Part of a data file:
>> BEGIN

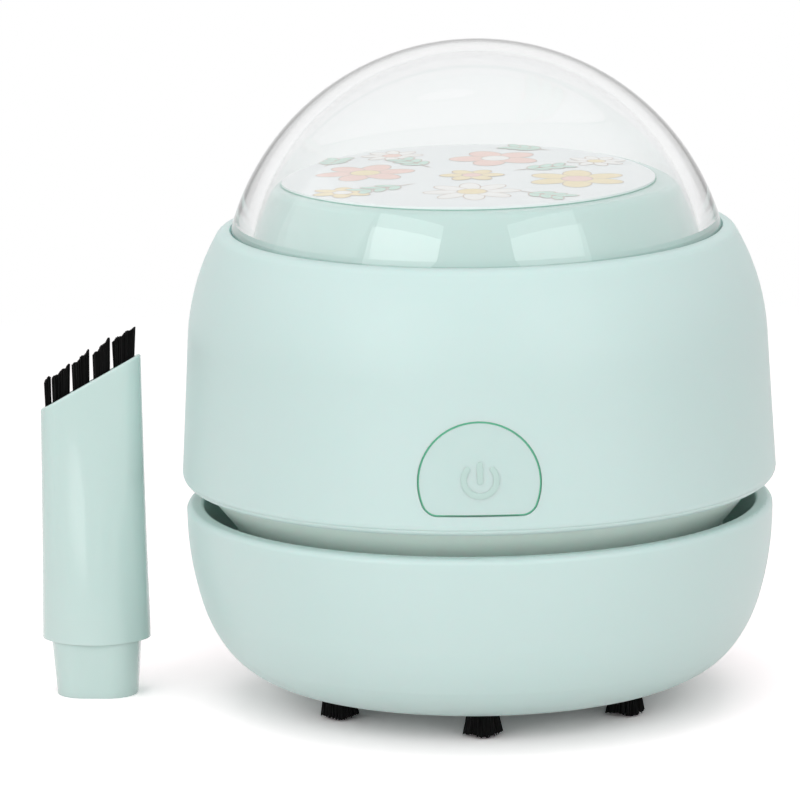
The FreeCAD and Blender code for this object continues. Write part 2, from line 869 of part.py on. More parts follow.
def upper_housing():
    shell = housing_form(0, housing_low_z)
    hollow = housing_form(housing_wall, housing_low_z - overrun)
    hollow = hollow.common(cylinder(skirt_r, housing_low_z - overrun, seat_z))
    pocket_r = flange_r + flange_fit
    pocket = cylinder(pocket_r, plinth_flange_low_z - plinth_flange_t, seat_z)
    shell = shell.cut(hollow).cut(pocket)
    shell = shell.cut(cylinder(skirt_r - rebate_wall, housing_low_z - overrun, neck_top_z))
    shell = shell.cut(cylinder(dome_seat_r + dome_lip_gap, seat_z - overrun, lip_z + overrun))
    skirt_low_r = shoulder_start(0)[0] + skirt_h * math.tan(math.radians(skirt_taper_deg))
    shell = rounded(shell, skirt_edge_round, [(skirt_low_r, housing_low_z)])
    shell = shell.cut(button_prism(button_gap))
    inside = housing_form(housing_wall / 2, housing_low_z)
    ledge_top = port_z - port_h / 2 - charge_board_t
    inner_wall_y = shoulder_start(housing_wall)[0]
    for side in (-1, 1):
        x = side * ledge_spacing / 2
        ledge = block(
            x - ledge_w / 2, x + ledge_w / 2,
            inner_wall_y - charge_board_d, skirt_r, ledge_top - ledge_t, ledge_top,
        )
        shell = shell.fuse(ledge.common(inside))
    hole = port_prism(port_hole_gap, inner_wall_y - overrun, skirt_r + overrun)
    return shell.cut(hole).removeSplitter()


def plinth_form(inset, low):
    """The plinth's hat, moved inwards by inset, from height low up."""
    turn = math.radians(plinth_side_deg)
    base_r = plinth_base_r - inset
    top = plinth_top_z - inset
    knee = lip_z - plinth_straight_below - inset * math.tan(turn / 2)
    top_r = base_r - (top - knee) * math.tan(turn)
    return turned([(0, low), (base_r, low), (base_r, knee), (top_r, top), (0, top)])


def display_plinth():
    hat = plinth_form(0, plinth_flange_low_z)
    hat = rounded(hat, plinth_edge_round, [(plinth_top_r, plinth_top_z)])
    hat = hat.fuse(cylinder(flange_r, plinth_flange_low_z, dome_flange_low_z))
    hat = hat.cut(plinth_form(plinth_wall, plinth_flange_low_z - overrun))
    for x, y in pillar_places():
        pillar = cylinder(pillar_r, deck_top_z, plinth_top_z - plinth_wall / 2, x, y)
        pilot = cylinder(
            screw_shank_r + screw_pilot_fit, deck_top_z - overrun, deck_top_z + pilot_depth, x, y
        )
        hat = hat.fuse(pillar).cut(pilot)
    return hat.removeSplitter()


def dome_form(radius, skirt, low):
    """Part of a ball on a short straight skirt, from height low up."""
    join_z = lip_z + dome_rise
    centre_z = join_z - math.sqrt(dome_sphere_r ** 2 - dome_seat_r ** 2)
    start_z = centre_z + math.sqrt(radius ** 2 - skirt ** 2)
    half = math.acos(skirt / radius) / 2 + math.pi / 4
    middle = (radius * math.cos(half), centre_z + radius * math.sin(half))
    return turned([(0, low), (skirt, low), (skirt, start_z), (middle, (0, centre_z + radius))])


def clear_dome():
    dome = dome_form(dome_sphere_r, dome_seat_r, dome_flange_low_z)
    dome = dome.fuse(cylinder(flange_r, dome_flange_low_z, seat_z))
    hollow = dome_form(
        dome_sphere_r - dome_wall, dome_seat_r - dome_wall, dome_flange_low_z - overrun
    )
    return dome.cut(hollow).removeSplitter()


def display_card():
    return cylinder(card_r, plinth_top_z, plinth_top_z + card_t, card_offset_x)


# ---- button, switch, board ----

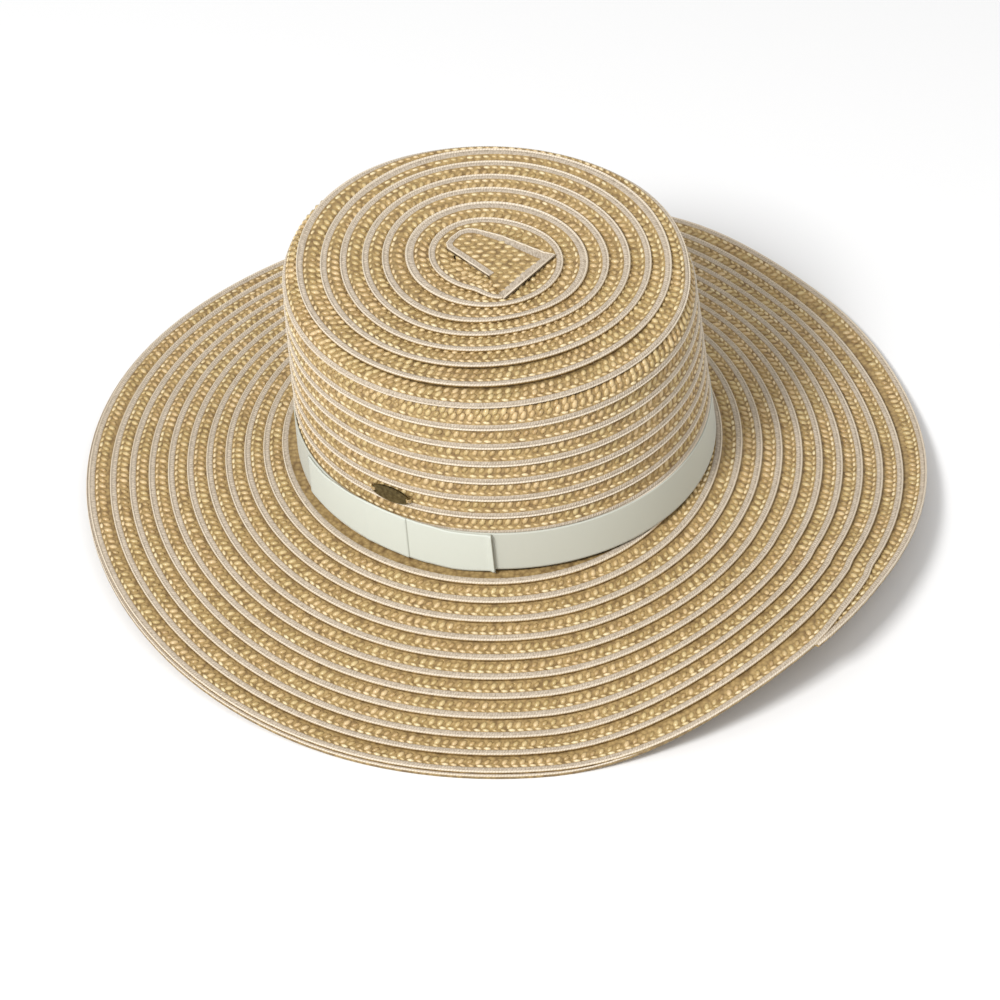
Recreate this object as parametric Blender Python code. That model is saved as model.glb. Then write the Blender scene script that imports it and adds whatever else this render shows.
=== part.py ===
# A sewn straw boater hat, standing on its brim.
# Metres and degrees. +Z is up, the viewer stands towards -Y, and the origin is the middle of the hat's base.
import math

import bmesh
import bpy
from mathutils import Matrix, Vector

# Crown: an oval that leans in a little from its foot to the rim of its tip.
# RIM_LINE_ANGLE is how far up the rim's round edge its row line lies, from level.
CROWN_HALF_LENGTH = 0.0964
CROWN_HALF_WIDTH = 0.0896
CROWN_TURN = -35.0
CROWN_HEIGHT = 0.0929
CROWN_INSET = 0.0054
CROWN_LEAN = 0.029
TIP_SLOPE = 0.034
RIM_ROUND = 0.0075
RIM_LINE_ANGLE = 40.0
FOOT_HEIGHT = 0.0239

# Sewn braid: wall thickness, the visible width of a row, how far a row's lower edge stands out,
# and the least share of a row that lies between two lines
STRAW_WALL = 0.0018
TIP_ROW = 0.0091
SIDE_ROW = 0.0098
RIM_ROW = 0.0126
BRIM_ROW = 0.0090
ROW_STEP = 0.0007
LEAST_ROW_SHARE = 0.25
TIP_ROWS = 6

# Brim: its width at the narrowest place, which grows by one row in a turn and tapers back at the braid's end
BRIM_WIDTH = 0.0954
NARROWEST_DIRECTION = -5.0
TAPER_ARC = 62.0
BRIM_LIFT = 0.0226
EDGE_FLAT = 0.0085
FALL_EASE = 0.18

# Brim edge: the braid's last turn, led under the brim's outer row
EDGE_WALL = 0.0013
EDGE_LIP = 0.0015
EDGE_STRIP = 0.0080
BRAID_END_DIRECTION = -50.0
BRAID_END_GAP = 0.0010

# Ribbon, a little above the crown's foot, and its flat tab, which spans the crown's oval between two angles
RIBBON_RISE = 0.0019
RIBBON_WIDTH = 0.0210
RIBBON_WALL = 0.0006
TAB_WALL = 0.0006
TAB_START = -124.8
TAB_STOP = -62.5
TAB_OVERLAP = 0.0005

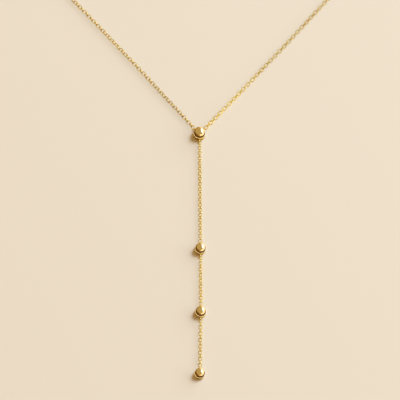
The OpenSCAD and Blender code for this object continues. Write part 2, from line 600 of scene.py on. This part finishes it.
CLASP_GOLD = GoldFinish(
    name="clasp_gold",
    metal=(0.86, 0.69, 0.32),
    worn=(0.87, 0.65, 0.28),
    patina=(0.12, 0.055, 0.008),
    edge=(0.75, 0.55, 0.25),
    smooth=0.12,
    dull=0.24,
    patch_scale=1100,
    scratch_scale=7000,
    scratch_depth=0.0000018,
)


# Chains


@dataclass(frozen=True)
class LinkSize:
    """Outer length, outer width and wire of a link."""

    length: float
    width: float
    wire: float

    @property
    def bend(self) -> float:
        """Radius of the bends to the middle of the wire."""
        return (self.width - self.wire) / 2

    @property
    def straight(self) -> float:
        """Half the length of the straight sides."""
        return (self.length - self.width) / 2

    def steps(self, length: float, play: float) -> int:
        """Even number of steps from link to link that reach a length with at least that play."""
        taut_pitch = self.length - 2 * self.wire - play
        return 2 * math.ceil(length / taut_pitch / 2)

    def rest_height(self, roll: float) -> float:
        """Height of the middle of a rolled link that touches the floor, as does its neighbour."""
        reach = max(abs(math.cos(roll)), abs(math.sin(roll)))
        return self.bend * reach + self.wire / 2


NECK_LINK = LinkSize(length=1.8 * MM, width=1.48 * MM, wire=0.25 * MM)
DROP_LINKS = (
    LinkSize(length=1.56 * MM, width=1.42 * MM, wire=0.25 * MM),
    LinkSize(length=1.65 * MM, width=1.42 * MM, wire=0.25 * MM),
    LinkSize(length=1.74 * MM, width=1.42 * MM, wire=0.25 * MM),
)


@dataclass(frozen=True)
class Eye:
    """The soldered ring that an end link passes through, and the play between rings.

    The solder at its root is a ball of that share of the wire, drawn into an oval.
    """

    hole: float = 0.72 * MM
    wire: float = 0.3 * MM
    bury: float = 0.05 * MM
    play: float = 0.12 * MM
    ring_sides: int = 40
    wire_sides: int = 14
    solder: float = 0.85
    solder_oval: tuple[float, float, float] = (0.7, 0.9, 1.15)
    solder_sides: int = 20
    solder_rings: int = 12

    @property
    def radius(self) -> float:
        """Radius to the middle of the wire."""
        return (self.hole + self.wire) / 2

    @property
    def height(self) -> float:
        """Height of an eye's middle, level with links that stand on the floor."""
        widest = max(link.width for link in (NECK_LINK, *DROP_LINKS))
        return max(self.radius + self.wire / 2, widest / 2)

    def hook_reach(self, link: LinkSize) -> float:
        """Distance from the eye's middle to the middle of the link in it."""
        return self.radius - self.wire / 2 - self.play - link.wire + link.length / 2


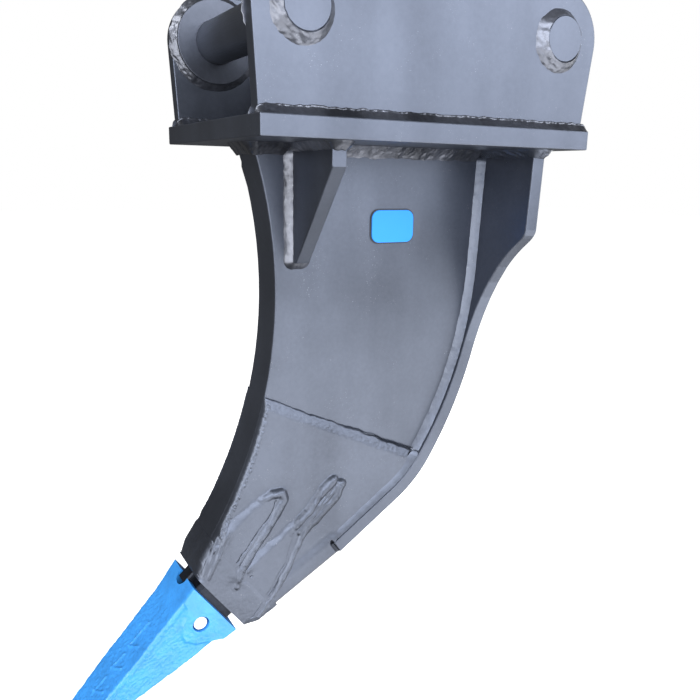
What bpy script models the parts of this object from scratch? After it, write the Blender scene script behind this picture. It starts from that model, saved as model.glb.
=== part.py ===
"""Single-shank excavator ripper with a replaceable point.

World frame: metres, +Z up, origin midway between the two hitch pins' centres.
-X is the front, where the point curls towards the machine, and -Y is the left side.
Sizes are drawn in a base frame, whose origin is the middle of the base plate's top face.
The point and its adaptor are drawn in a nose frame of their own: u runs out along
the point, v runs up across its front face, and both start at the point's rear end.
"""
import bpy
import bmesh
from math import acos, atan2, cos, hypot, pi, radians, sin, tan

GAP = 0.0003                      # drawn gap between faces that touch on the real object
EDGE_EASE = 0.0015                # bevel on cut plate edges
SHANK_EASE = 0.0025
BOSS_EASE = 0.0010
BADGE_EASE = 0.0006
RING_EASE = 0.0005
TOOL_MARGIN = 0.005               # how far cutters run past the faces that they open

# Base plate and ears
BASE_LENGTH = 0.486
BASE_WIDTH = 0.354
BASE_THICKNESS = 0.025
EAR_THICKNESS = 0.020
EAR_CLEAR_WIDTH = 0.280           # between the two ears' inner faces
EAR_FRONT_INSET = 0.005           # ear foot to the base plate's front end
EAR_LOBE_RADIUS = 0.063           # round corners, concentric with the hitch pins

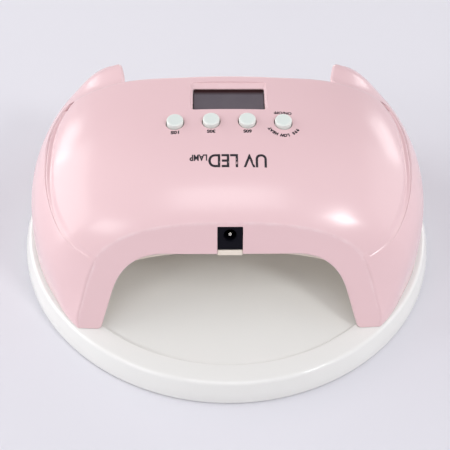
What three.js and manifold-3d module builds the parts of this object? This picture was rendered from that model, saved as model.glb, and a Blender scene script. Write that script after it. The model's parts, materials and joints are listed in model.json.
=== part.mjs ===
// A lamp that cures gel nail polish: a round white base, and a pink hood with a hand tunnel through it.
// Millimetres, +Z up. The origin is on the table under the middle of the base.
// -Y is the user's side, where the hand goes in; +Y is the rear, where the power socket is.
// Left (+X) and right (-X) are as seen from the rear.

import * as THREE from 'three';
import { mergeVertices } from 'three/addons/utils/BufferGeometryUtils.js';
import Module from 'manifold-3d';

const wasm = await Module();
wasm.setup();

// ---------------------------------------------------------------- driving dimensions

const GAP = 0.35;                 // clearance between pieces that meet

const BASE_RADIUS = 110;
const BASE_TOP_RADIUS = 106.8;
const BASE_TOP = 14;              // height of the ring that the hood stands on
const FLOOR_RADIUS = 95.4;
const FLOOR_TOP = 12.2;           // height of the shiny floor inside that ring
const SKIRT_BOTTOM = 0.6;

const BODY_BOTTOM = BASE_TOP + 0.3;
const BODY_RADIUS = 103.7;        // plan radius of the hood's foot line
const TOP_HEIGHT = 91;            // crown of the hood, at its front edge
const CROWN_Y = -28.7;
const REAR_DROP = 23.7;           // fall of the crown line over REAR_RUN, towards the rear
const REAR_RUN = 83.5;
const REAR_POWER = 3.2;
const FRONT_DROP = 0.0075;        // fall of the crown line in front of CROWN_Y, per mm squared
const SIDE_POWER = 2.28;          // the cross-sections are superellipses with these two powers
const HEIGHT_POWER = 3.42;
const REAR_HEIGHT_POWER = 1.6;    // the sides slope more evenly towards the rear face
const REAR_FLARE = 1.7;           // and the foot line spreads a little

const FACE_Y = 76.2;              // both end faces cross the foot height this far from the middle
const FACE_LEAN = 0.42;           // and lean inwards by this much per mm of height
const FACE_BOW = 0.0004;          // and bow outwards in plan

const HOOD_WALL = 2.2;
const HOOD_FRONT = -29.5;         // front edge of the hood's upper skin
const FASCIA_LEAN = 0.75;         // the fascia under that edge runs forward as it goes down
const FASCIA_INSET = 5.6;
const WING_WALL = 1.8;
const WING_EDGE = 0.7;            // wall of a wing where it meets the rear face
const WING_CLEARANCE = 0.95;      // space between a wing and the hood's skin under it
const EAR_REAR = -31.4;
const EAR_INNER_X = 54.5;
const EAR_DIP = 1;
const EAR_REACH = 2.5;            // how far the ears lean out in front of the front face
const RIM_HEIGHT = 63.5;          // upper edge of a wing beside the middle of the hood
const RIM_SLOPE = 0.085;          // and how it falls towards the rear
const RIM_FALL = 0.0026;
const RIM_RISE = 0.011;           // and rises towards the ears, from y = -10 forwards
const GROOVE_HEIGHT = 5.8;        // band between a wing's edge and the crease on the hood
const GROOVE_DEPTH = 3.2;

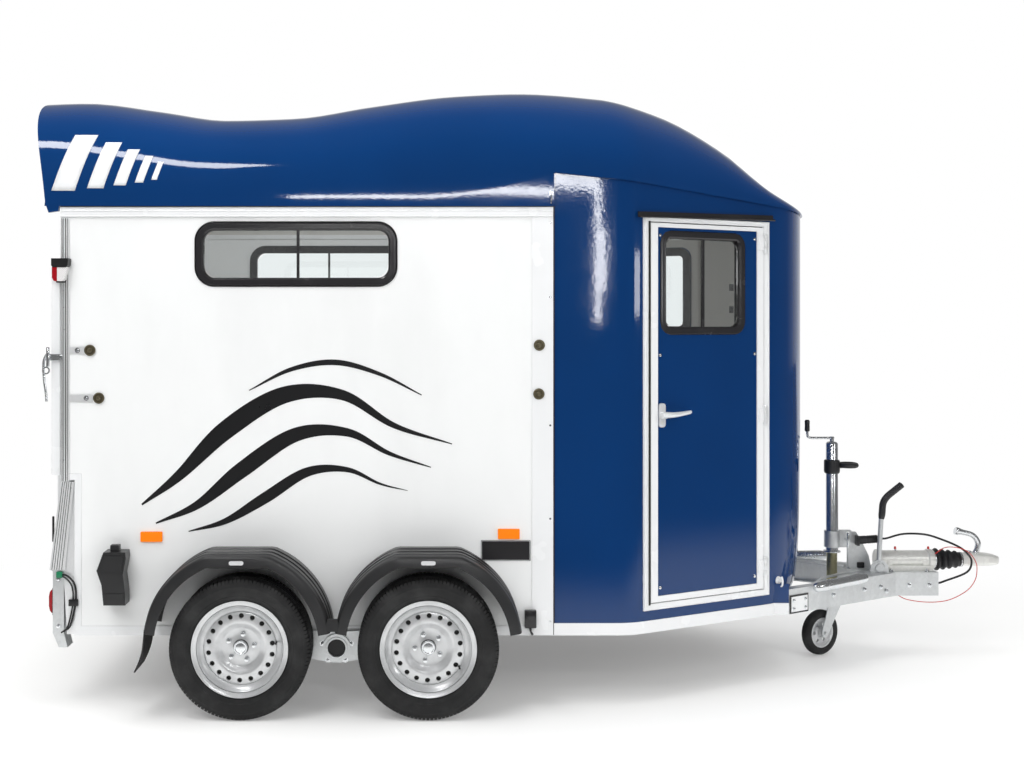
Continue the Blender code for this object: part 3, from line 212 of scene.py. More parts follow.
def side_frame(sign):
    """u forward, v up, w outwards on one side."""
    return Matrix(((1, 0, 0, 0), (0, 0, sign, 0), (0, 1, 0, 0), (0, 0, 0, 1)))


def wall_frame(sign):
    return Matrix.Translation((0, sign * BODY_HALF, 0)) @ side_frame(sign)


REAR = Matrix(((0, 0, -1, 0), (1, 0, 0, 0), (0, 1, 0, 0), (0, 0, 0, 1)))

DOOR_DIR = Vector((DOOR_END[0] - DOOR_START[0], DOOR_END[1] - DOOR_START[1])).normalized()
DOOR_OUT = Vector((DOOR_DIR.y, -DOOR_DIR.x))
DOOR_TURN = math.atan2(DOOR_DIR.y, DOOR_DIR.x)


def door_frame(sign=-1):
    """u along the slanted door plane, v up, w outwards."""
    along = (DOOR_DIR.x, -sign * DOOR_DIR.y, 0.0)
    out = (DOOR_OUT.x, -sign * DOOR_OUT.y, 0.0)
    start = (DOOR_START[0], -sign * DOOR_START[1], 0.0)
    return Matrix([(along[row], (0.0, 0.0, 1.0)[row], out[row], start[row]) for row in range(3)] + [(0, 0, 0, 1)])


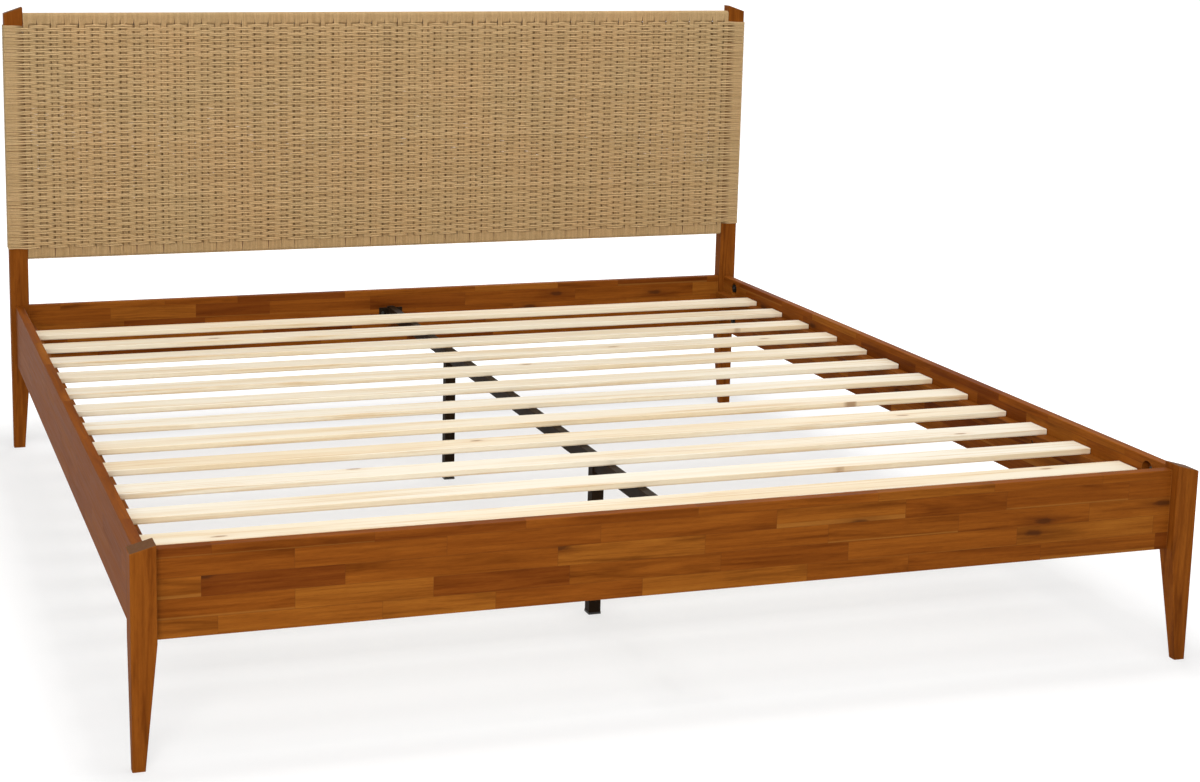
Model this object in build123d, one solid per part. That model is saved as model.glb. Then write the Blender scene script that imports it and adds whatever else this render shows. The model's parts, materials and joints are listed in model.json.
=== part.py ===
from build123d import *
import os

# A king-size platform bed with a woven cord headboard, millimetres.
# +Y runs from the foot to the headboard, +X to the right seen from the foot, +Z up.
# The origin is on the floor, under the middle of the bed's outline.

# Mattress and the room around it
mattress_width = 1930
mattress_length = 2032
mattress_side_gap = 5
mattress_end_gap = 12

# Side, foot and lower headboard rails
rail_bottom = 216
rail_height = 154
side_rail_thickness = 20
side_rail_inset = 12
foot_rail_thickness = 22
foot_rail_inset = 20
lower_rail_thickness = 20
edge_round = 2
top_round = 1

# Front legs
leg_width = 44
leg_depth = 44
leg_rise = 1
leg_top_slope = 12
leg_foot_width = 22
leg_foot_depth = 18

# Headboard posts
post_width = 46
post_depth = 34
post_height = 1111
post_top_slope = 16
post_foot_width = 28
post_foot_depth = 24

# Woven panel and the frame inside it
cord_diameter = 3
panel_bottom = 490
panel_rise = 1
panel_rail_height = 25
panel_rail_round = 4
stile_width = 40
stile_depth = 20

# Slats and the ledges that carry them
slat_count = 12
slat_width = 62
slat_thickness = 12
slat_recess = 31
slat_end_gap = 2
first_slat_gap = 99
last_slat_gap = 168
slat_round = 1.5
ledge_width = 25
ledge_height = 25
ledge_end_gap = 10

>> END

Direction:
Keep both end lines and retype everything in the records above from the line containing "The OpenSCAD and" through the line containing "return (self.length - self.width) / 2", exactly, with nothing else.

Response:
The OpenSCAD and Blender code for this object continues. Write part 2, from line 600 of scene.py on. This part finishes it.
CLASP_GOLD = GoldFinish(
    name="clasp_gold",
    metal=(0.86, 0.69, 0.32),
    worn=(0.87, 0.65, 0.28),
    patina=(0.12, 0.055, 0.008),
    edge=(0.75, 0.55, 0.25),
    smooth=0.12,
    dull=0.24,
    patch_scale=1100,
    scratch_scale=7000,
    scratch_depth=0.0000018,
)


# Chains


@dataclass(frozen=True)
class LinkSize:
    """Outer length, outer width and wire of a link."""

    length: float
    width: float
    wire: float

    @property
    def bend(self) -> float:
        """Radius of the bends to the middle of the wire."""
        return (self.width - self.wire) / 2

    @property
    def straight(self) -> float:
        """Half the length of the straight sides."""
        return (self.length - self.width) / 2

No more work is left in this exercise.